Гоголь – Жуковскому В. А., 15 июля 1835
Человек, страшно соскучивший без вас, шлет вам поклон из дальнего угла Руси с желанием здоровья, вдохновенья и всех благ. Может быть, вы и не догадаетесь, что этот человек есть Гоголь, к которому вы бывали всегда так благосклонны и благодетельны. Все почти мною изведано и узнано, только на Кавказе не был, куда именно хотел направить путь. Проклятых денег не стало и на половину вояжа. Был только в Крыму, где пачкался в минеральных грязях. Впрочем, здоровье, кажется, уже от однех переездов поправилось. Сюжетов и планов нагромоздилось во время езды ужасное множество[293], так что если бы не жаркое лето, то много бы изошло теперь у меня бумаги и перьев. Но жар вдыхает страшную лень, и только десятая доля положена на бумагу и жаждет быть прочтенною вам. Через месяц я буду сам звонить <в> колокольчик у ваших дверей, крехтя от дюжей тетради. А теперь докучаю вам просьбою: вчера я получил извещение из Петербурга о странном происшествии, что место мое в Пат<риотическом> инст<итуте> долженствует заместиться другим господином[294]. Что для меня крайне прискорбно, потому что, как бы то ни было, это место доставляло мне хлеб, и притом мне было очень приятно занимать его, я привык считать чем-то родным и близким.
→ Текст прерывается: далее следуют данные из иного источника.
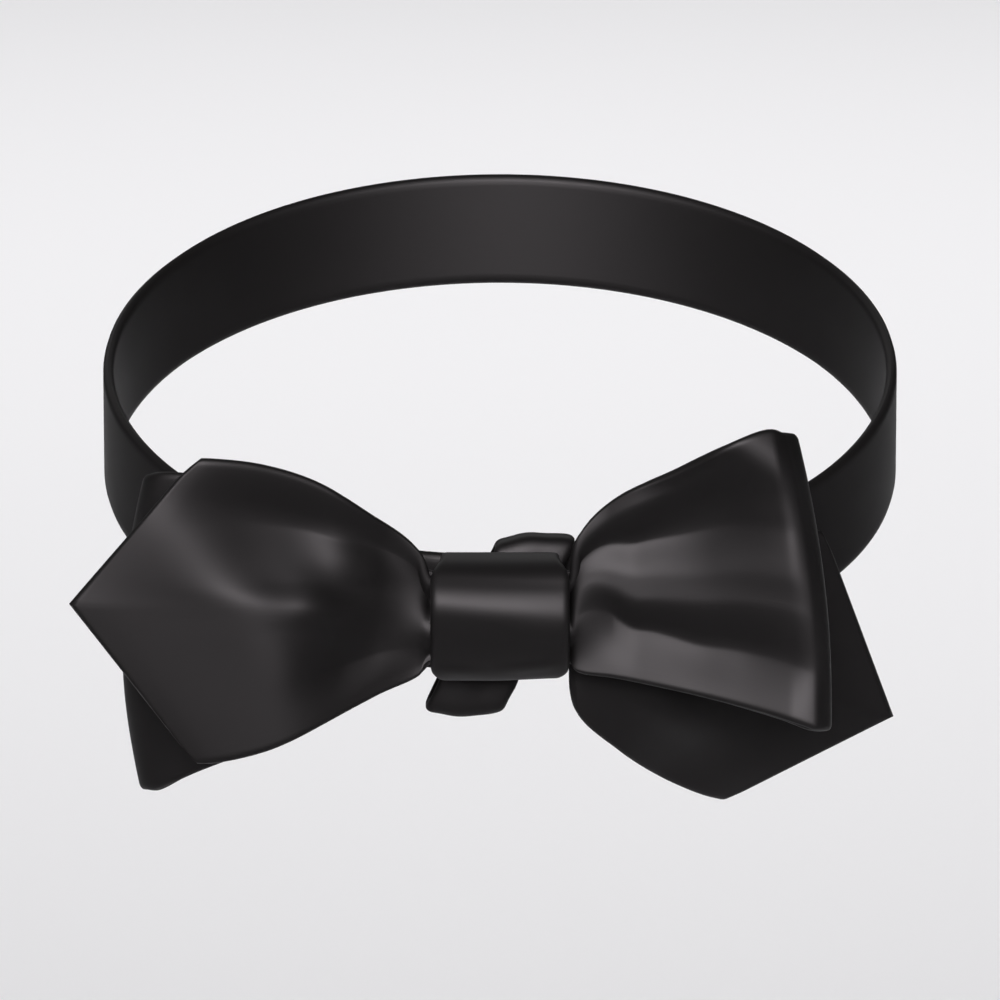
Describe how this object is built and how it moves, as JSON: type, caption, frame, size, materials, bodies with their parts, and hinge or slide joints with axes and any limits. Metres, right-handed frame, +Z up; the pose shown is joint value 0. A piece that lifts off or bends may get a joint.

Мне странно, потому что не имеет права сделать этого Лонгинов, и вот почему. Когда я просился на Кавказ для поправления здоровья, он мне сказал, что причина моя законна и никакого препятствия нет на мой отъезд. Зачем же он мне тогда не сказал, что поезжайте, но помните, что вы чрез это лишитесь своего места, тогда другое дело, может быть, я бы и не поехал. Впрочем, Плетнев мне пишет, что еще о новом учителе будет представление в августе месяце первых чисел, и что если императрица[295] не согласится, чтобы мое место отдать новому учителю, то оно останется за мною. И по этому-то поводу я прибегаю к вам, нельзя ли так сделать, чтобы императрица не согласилась. Она добра и, верно, не согласится меня обидеть. Впрочем, что то будет, то будет, а верно, будет так, как лучше. Все, что ни случалось, доброе и злое, все было для меня хорошо. Дай бог, чтобы и вперед так было. Желая вам всего, что есть для нас лучшего, обнимая вас, целуя и оставаясь с совершенным почтением и глубокой преданностью,
всегда ваш
Гоголь – Жуковскому В. А., 16(28) июня 1836
Мне очень было прискорбно, что не удалось с вами проститься перед моим отъездом, тем более что отсутствие мое, вероятно, продолжится на несколько лет. Но теперь для меня есть что-то в этом утешительное. Разлуки между нами не может и не должно быть, и, где бы я ни был, в каком бы отдаленном уголке ни трудился, я всегда буду возле вас. Каждую субботу я буду в вашем кабинете, вместе со всеми близкими вам[297]. Вечно вы будете представляться слушающим меня читающего. Какое участие, какое заботливо-родственное участие видел я в глазах ваших!.. Низким и пошлым почитал я выражение благодарности моей к вам. Нет, я не был проникнут благодарностью; клянусь, это что-то выше, что-то больше ее; я не знаю, как назвать это чувство, но катящиеся в эту минуту слезы, но взволнованное до глубины сердце говорит, что оно одно из тех чувств, которые редко достаются в удел жителю земли! Каких высоких, каких торжественных ощущений, невидимых, незаметных для света, исполнена жизнь моя! Клянусь, я что-то сделаю, чего не делает обыкновенный человек. Львиную силу чувствую в душе своей и заметно слышу переход свой из детства, проведенного в школьных занятиях, в юношеский возраст.